-- start --

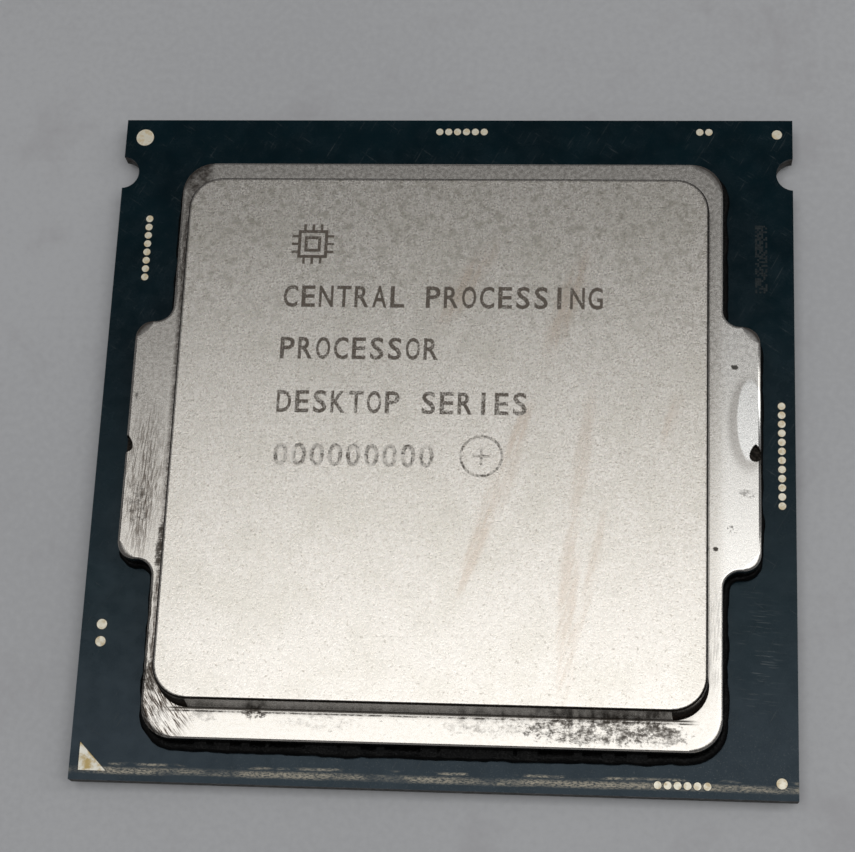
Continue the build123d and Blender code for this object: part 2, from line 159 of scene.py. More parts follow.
def soft_box(name, place, aim, width, length, power, colour):
    lamp = bpy.data.lights.new(name, "AREA")
    lamp.shape = "RECTANGLE"
    lamp.size = width
    lamp.size_y = length
    lamp.energy = power
    lamp.color = colour
    holder = bpy.data.objects.new(name, lamp)
    bpy.context.scene.collection.objects.link(holder)
    holder.location = place
    holder.rotation_mode = "QUATERNION"
    holder.rotation_quaternion = (Vector(aim) - Vector(place)).to_track_quat("-Z", "Y")


overhead_place = (0.08, -0.039, 0.42)
soft_box(
    "overhead_box", overhead_place, (*overhead_place[:2], 0.0), 0.52, 0.302, 0.84, (0.985, 1.0, 1.0)
)
soft_box("right_box", (0.40, 0.10, 0.30), (0.0, 0.0, 0.0), 0.12, 0.16, 0.10, (1.0, 0.99, 0.97))

room = bpy.data.worlds.new("room")
room.use_nodes = True
room.node_tree.nodes["Background"].inputs["Color"].default_value = (0.97, 0.98, 1.0, 1)
room.node_tree.nodes["Background"].inputs["Strength"].default_value = 0.125
bpy.context.scene.world = room
bpy.context.scene.view_settings.view_transform = "Standard"


# ---- Camera
# Held about eleven centimetres over the package and a little towards the viewer, so the front
# edge is nearer than the back edge, with a slight turn of the wrist.

mask_low, mask_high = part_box("lid_side_solder_mask")
substrate_top = mask_high.z

view_from = Vector((9.77 * mm, -33.03 * mm, 108.04 * mm + substrate_top))
view_at = Vector((-0.82 * mm, 0.71 * mm, substrate_top))
view_roll = -15.77
lens = bpy.data.cameras.new("camera")
lens.sensor_width = 36
lens.lens = 88.97
lens.clip_start = 0.005
camera = bpy.data.objects.new("camera", lens)
bpy.context.scene.collection.objects.link(camera)
camera.location = view_from
camera.rotation_mode = "QUATERNION"
level_view = (view_at - view_from).to_track_quat("-Z", "Y")
camera.rotation_quaternion = level_view @ Quaternion((0, 0, 1), math.radians(view_roll))
bpy.context.scene.camera = camera


# ---- Laminate
# The substrate is a stiff core of woven glass in resin, with a copper plane and build-up resin
# layers pressed on to each face. The cut edge shows the glass layers as fine brown lines.

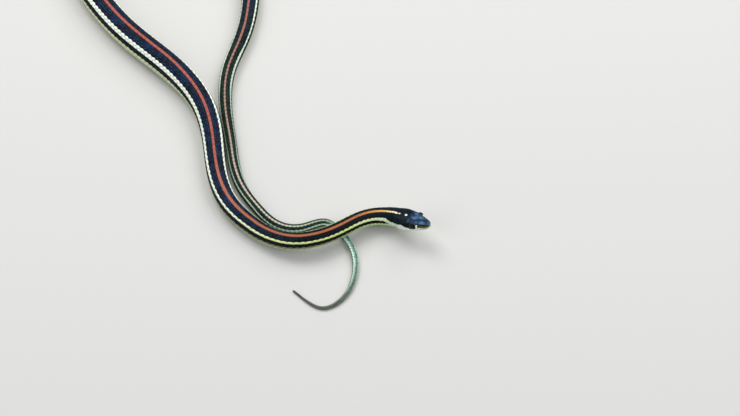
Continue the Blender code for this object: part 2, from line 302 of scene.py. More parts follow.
coat = {
    "depthShare": 0.043,      # depth of the coat as a share of the body's half width
    "start": (14.6, 18.4),    # where the head's plates give way to it
    "edge": 104.0,            # angle of the lowest row's outer edge
    "steps": [
        (14.0, 1.5), (18.0, 1.75), (24.0, 2.1), (60.0, 2.6), (120.0, 2.9), (480.0, 2.9),
        (505.0, 2.6), (600.0, 2.1), (680.0, 1.6), (722.0, 1.1),
    ],
    "rowWidths": [1.05, 1, 1, 1, 1, 1, 1, 1, 1.15, 1.35],
    "rowEnds": {6: (322, 338), 5: (498, 512), 3: (528, 542), 7: (560, 576), 2: (602, 618), 8: (646, 662)},
    "rowStarts": [15.5, 15.5, 15.6, 15.8, 15.9, 16.0, 16.1, 16.3, 16.5, 16.6],
    "overlap": 1.34,          # length of a scale in steps
    "halfWidth": 0.7,         # half width of a scale in rows
    "across": [-1, -0.74, -0.42, -0.13, 0, 0.13, 0.42, 0.74, 1],
    "alongScale": [0, 0.12, 0.26, 0.4, 0.52, 0.64, 0.76, 0.87, 0.95, 1],
}
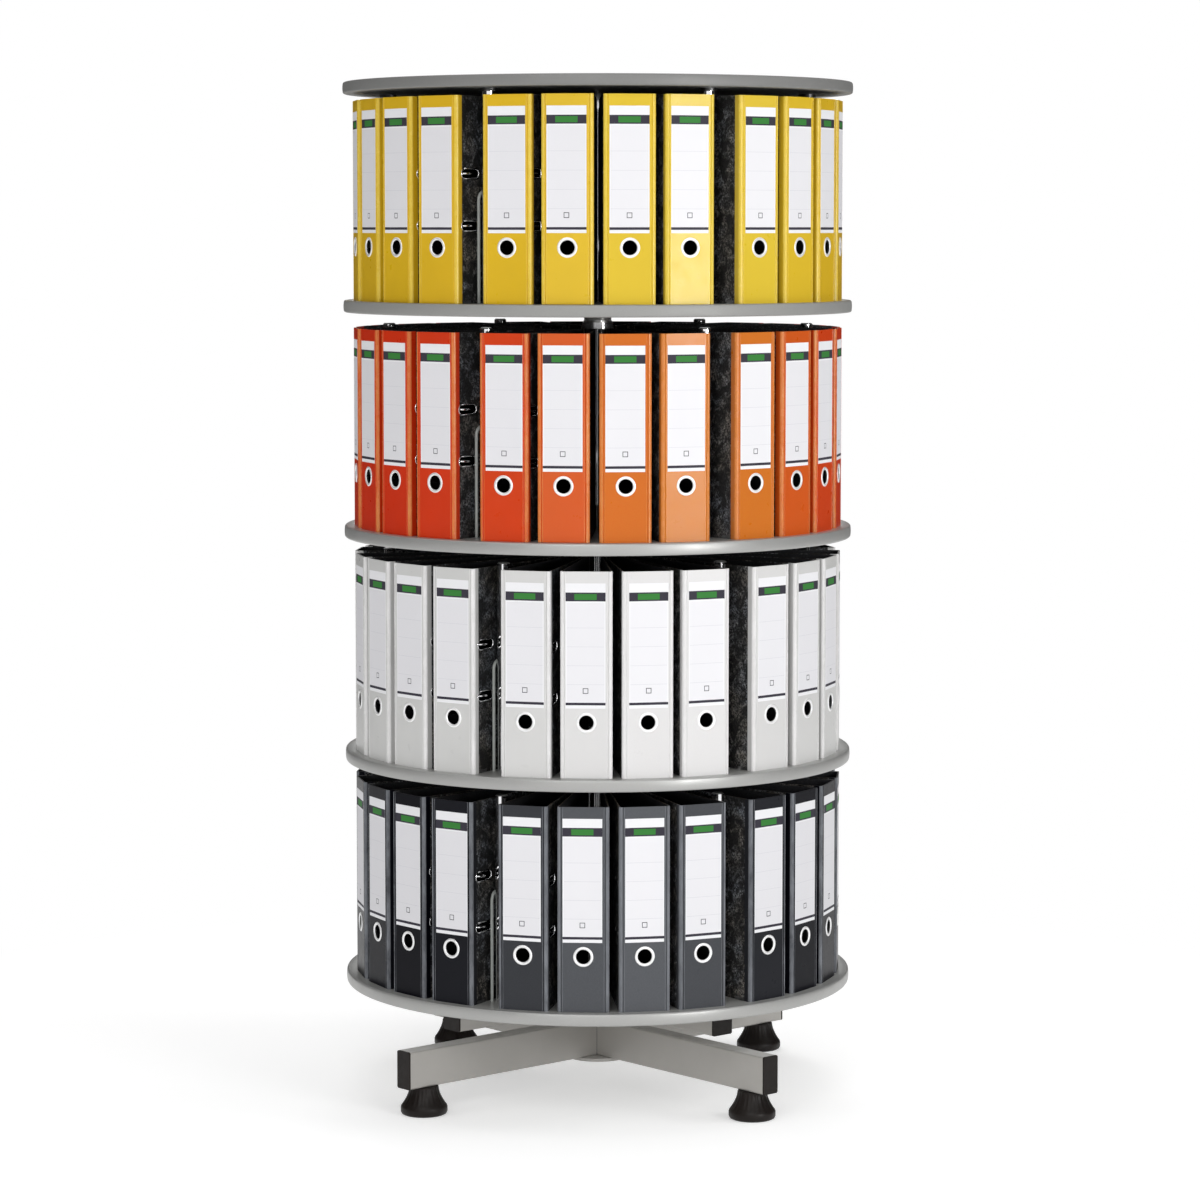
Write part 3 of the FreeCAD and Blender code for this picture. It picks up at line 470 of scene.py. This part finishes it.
def half_outline():
    """Outer and inner points from the spine's middle to the front cover's fore edge, each with
    the material of the stretch that starts there. The inner points are bunched so that no two
    of them meet."""
    steps = 8
    low, high, depth = GROOVE
    rows = [((0, SPINE_FACE), (0, SPINE_INSIDE), PAPER)]
    # the fold paper, painted paler as a highlight, lies beside the crease and round the spine's corner
    rows.append(((low - FOLD_HIGHLIGHT_WIDTH, SPINE_FACE), (low - FOLD_HIGHLIGHT_WIDTH, SPINE_INSIDE), FOLD))
    for i in range(steps + 1):
        x = low + (high - low) * i / steps
        kind = FOLD if i == steps else PAPER
        rows.append(((x, SPINE_FACE + depth * dip(i / steps)), (x - 0.4, SPINE_INSIDE), kind))
    middle = (HALF_WIDTH - BEAD, SPINE_FACE + BEAD)
    inner_corner = on_cover(0, -BOARD)
    bead = arc(middle, BEAD, -90, 0, steps)[1:]
    for i, point in enumerate(bead):
        kind = PAPER if i == len(bead) - 1 else FOLD
        rows.append((point, (inner_corner.x - 0.3 + 0.05 * i, inner_corner.y), kind))
    stations = [(WRAP, 0), (WRAP + 0.3, MARBLED_SINK)]
    low, high, depth = HINGE
    for i in range(steps + 1):
        stations.append((low + (high - low) * i / steps, MARBLED_SINK - depth * dip(i / steps)))
    stations.append((COVER_LENGTH, MARBLED_SINK))
    for distance, out in stations:
        rows.append((tuple(on_cover(distance, out)), tuple(on_cover(distance, -BOARD)), MARBLED))
    return rows


def fill_case(bm):
    """Both covers and the spine in one folded strip."""
    right = half_outline()
    left = [((-outer[0], outer[1]), (-inner[0], inner[1])) for outer, inner, _ in right[:0:-1]]
    kinds = [kind for _, _, kind in right[:-1]]
    rings = [
        [bm.verts.new((*point, z)) for point in (outer, inner) for z in (0, HEIGHT)]
        for outer, inner in left + [row[:2] for row in right]
    ]
    for a, b, kind in zip(rings, rings[1:], kinds[::-1] + kinds):
        rim = EDGE if kind == MARBLED else PAPER
        for p, q, material in ((0, 1, kind), (1, 3, rim), (3, 2, LINING), (2, 0, rim)):
            bm.faces.new((a[p], b[p], b[q], a[q])).material_index = material
    for ring in (rings[0], rings[-1]):
        bm.faces.new((ring[0], ring[1], ring[3], ring[2])).material_index = EDGE
    bmesh.ops.recalc_face_normals(bm, faces=bm.faces)


def slot_loop(grow):
    """The outline of an arch slot as (distance from the corner, height from its middle)."""
    radius, steps = SLOT_RADIUS + grow, 8
    near, far = SLOT_START + SLOT_RADIUS, SLOT_START + SLOT_LENGTH - SLOT_RADIUS
    return arc((near, 0), radius, 90, 270, steps) + arc((far, 0), radius, -90, 90, steps)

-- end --

JOB:
Each entry above is to be set down again in exactly the same words.

REPLY TO THE EXERCISE:
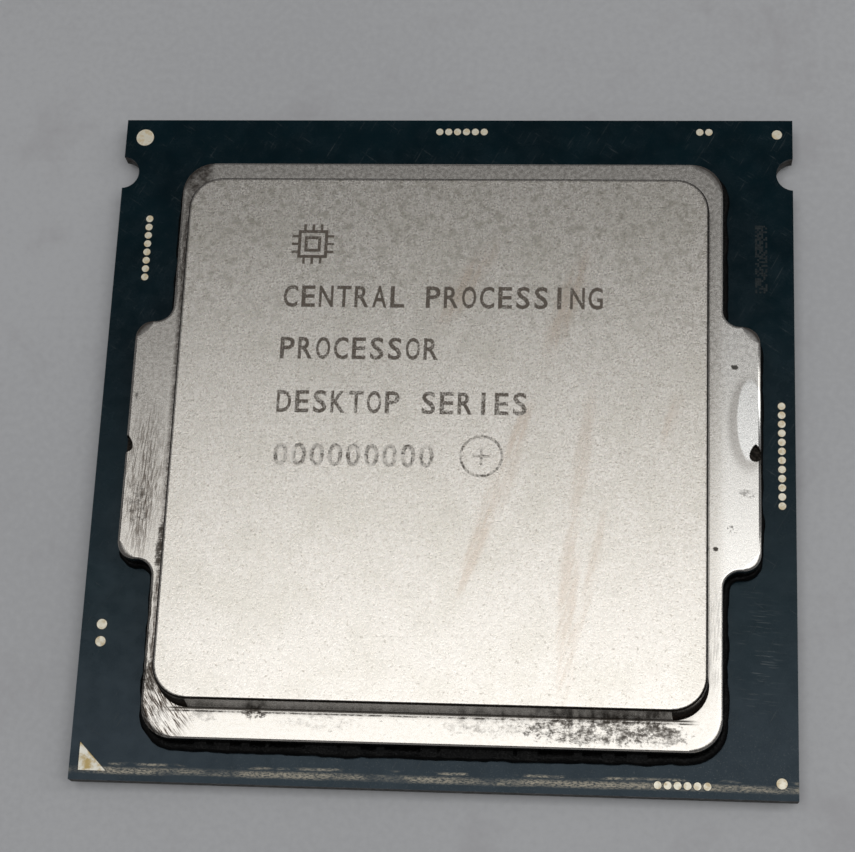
Continue the build123d and Blender code for this object: part 2, from line 159 of scene.py. More parts follow.
def soft_box(name, place, aim, width, length, power, colour):
    lamp = bpy.data.lights.new(name, "AREA")
    lamp.shape = "RECTANGLE"
    lamp.size = width
    lamp.size_y = length
    lamp.energy = power
    lamp.color = colour
    holder = bpy.data.objects.new(name, lamp)
    bpy.context.scene.collection.objects.link(holder)
    holder.location = place
    holder.rotation_mode = "QUATERNION"
    holder.rotation_quaternion = (Vector(aim) - Vector(place)).to_track_quat("-Z", "Y")


overhead_place = (0.08, -0.039, 0.42)
soft_box(
    "overhead_box", overhead_place, (*overhead_place[:2], 0.0), 0.52, 0.302, 0.84, (0.985, 1.0, 1.0)
)
soft_box("right_box", (0.40, 0.10, 0.30), (0.0, 0.0, 0.0), 0.12, 0.16, 0.10, (1.0, 0.99, 0.97))

room = bpy.data.worlds.new("room")
room.use_nodes = True
room.node_tree.nodes["Background"].inputs["Color"].default_value = (0.97, 0.98, 1.0, 1)
room.node_tree.nodes["Background"].inputs["Strength"].default_value = 0.125
bpy.context.scene.world = room
bpy.context.scene.view_settings.view_transform = "Standard"


# ---- Camera
# Held about eleven centimetres over the package and a little towards the viewer, so the front
# edge is nearer than the back edge, with a slight turn of the wrist.

mask_low, mask_high = part_box("lid_side_solder_mask")
substrate_top = mask_high.z

view_from = Vector((9.77 * mm, -33.03 * mm, 108.04 * mm + substrate_top))
view_at = Vector((-0.82 * mm, 0.71 * mm, substrate_top))
view_roll = -15.77
lens = bpy.data.cameras.new("camera")
lens.sensor_width = 36
lens.lens = 88.97
lens.clip_start = 0.005
camera = bpy.data.objects.new("camera", lens)
bpy.context.scene.collection.objects.link(camera)
camera.location = view_from
camera.rotation_mode = "QUATERNION"
level_view = (view_at - view_from).to_track_quat("-Z", "Y")
camera.rotation_quaternion = level_view @ Quaternion((0, 0, 1), math.radians(view_roll))
bpy.context.scene.camera = camera


# ---- Laminate
# The substrate is a stiff core of woven glass in resin, with a copper plane and build-up resin
# layers pressed on to each face. The cut edge shows the glass layers as fine brown lines.

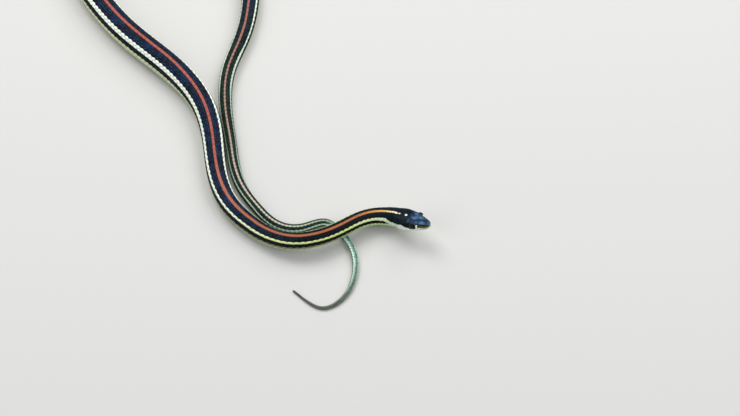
Continue the Blender code for this object: part 2, from line 302 of scene.py. More parts follow.
coat = {
    "depthShare": 0.043,      # depth of the coat as a share of the body's half width
    "start": (14.6, 18.4),    # where the head's plates give way to it
    "edge": 104.0,            # angle of the lowest row's outer edge
    "steps": [
        (14.0, 1.5), (18.0, 1.75), (24.0, 2.1), (60.0, 2.6), (120.0, 2.9), (480.0, 2.9),
        (505.0, 2.6), (600.0, 2.1), (680.0, 1.6), (722.0, 1.1),
    ],
    "rowWidths": [1.05, 1, 1, 1, 1, 1, 1, 1, 1.15, 1.35],
    "rowEnds": {6: (322, 338), 5: (498, 512), 3: (528, 542), 7: (560, 576), 2: (602, 618), 8: (646, 662)},
    "rowStarts": [15.5, 15.5, 15.6, 15.8, 15.9, 16.0, 16.1, 16.3, 16.5, 16.6],
    "overlap": 1.34,          # length of a scale in steps
    "halfWidth": 0.7,         # half width of a scale in rows
    "across": [-1, -0.74, -0.42, -0.13, 0, 0.13, 0.42, 0.74, 1],
    "alongScale": [0, 0.12, 0.26, 0.4, 0.52, 0.64, 0.76, 0.87, 0.95, 1],
}
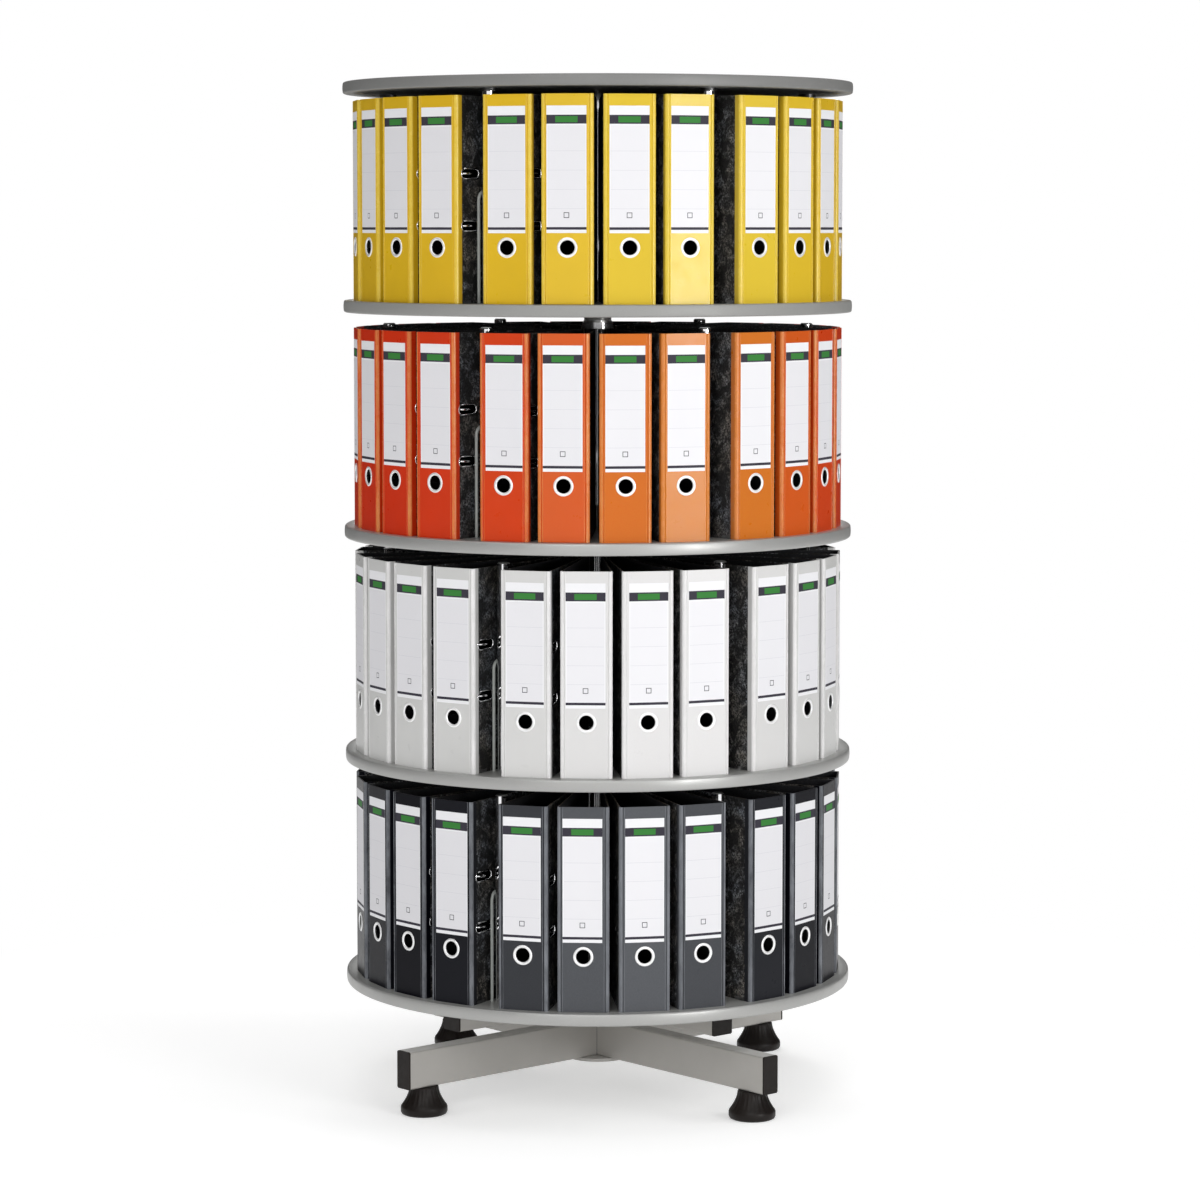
Write part 3 of the FreeCAD and Blender code for this picture. It picks up at line 470 of scene.py. This part finishes it.
def half_outline():
    """Outer and inner points from the spine's middle to the front cover's fore edge, each with
    the material of the stretch that starts there. The inner points are bunched so that no two
    of them meet."""
    steps = 8
    low, high, depth = GROOVE
    rows = [((0, SPINE_FACE), (0, SPINE_INSIDE), PAPER)]
    # the fold paper, painted paler as a highlight, lies beside the crease and round the spine's corner
    rows.append(((low - FOLD_HIGHLIGHT_WIDTH, SPINE_FACE), (low - FOLD_HIGHLIGHT_WIDTH, SPINE_INSIDE), FOLD))
    for i in range(steps + 1):
        x = low + (high - low) * i / steps
        kind = FOLD if i == steps else PAPER
        rows.append(((x, SPINE_FACE + depth * dip(i / steps)), (x - 0.4, SPINE_INSIDE), kind))
    middle = (HALF_WIDTH - BEAD, SPINE_FACE + BEAD)
    inner_corner = on_cover(0, -BOARD)
    bead = arc(middle, BEAD, -90, 0, steps)[1:]
    for i, point in enumerate(bead):
        kind = PAPER if i == len(bead) - 1 else FOLD
        rows.append((point, (inner_corner.x - 0.3 + 0.05 * i, inner_corner.y), kind))
    stations = [(WRAP, 0), (WRAP + 0.3, MARBLED_SINK)]
    low, high, depth = HINGE
    for i in range(steps + 1):
        stations.append((low + (high - low) * i / steps, MARBLED_SINK - depth * dip(i / steps)))
    stations.append((COVER_LENGTH, MARBLED_SINK))
    for distance, out in stations:
        rows.append((tuple(on_cover(distance, out)), tuple(on_cover(distance, -BOARD)), MARBLED))
    return rows


def fill_case(bm):
    """Both covers and the spine in one folded strip."""
    right = half_outline()
    left = [((-outer[0], outer[1]), (-inner[0], inner[1])) for outer, inner, _ in right[:0:-1]]
    kinds = [kind for _, _, kind in right[:-1]]
    rings = [
        [bm.verts.new((*point, z)) for point in (outer, inner) for z in (0, HEIGHT)]
        for outer, inner in left + [row[:2] for row in right]
    ]
    for a, b, kind in zip(rings, rings[1:], kinds[::-1] + kinds):
        rim = EDGE if kind == MARBLED else PAPER
        for p, q, material in ((0, 1, kind), (1, 3, rim), (3, 2, LINING), (2, 0, rim)):
            bm.faces.new((a[p], b[p], b[q], a[q])).material_index = material
    for ring in (rings[0], rings[-1]):
        bm.faces.new((ring[0], ring[1], ring[3], ring[2])).material_index = EDGE
    bmesh.ops.recalc_face_normals(bm, faces=bm.faces)


def slot_loop(grow):
    """The outline of an arch slot as (distance from the corner, height from its middle)."""
    radius, steps = SLOT_RADIUS + grow, 8
    near, far = SLOT_START + SLOT_RADIUS, SLOT_START + SLOT_LENGTH - SLOT_RADIUS
    return arc((near, 0), radius, 90, 270, steps) + arc((far, 0), radius, -90, 90, steps)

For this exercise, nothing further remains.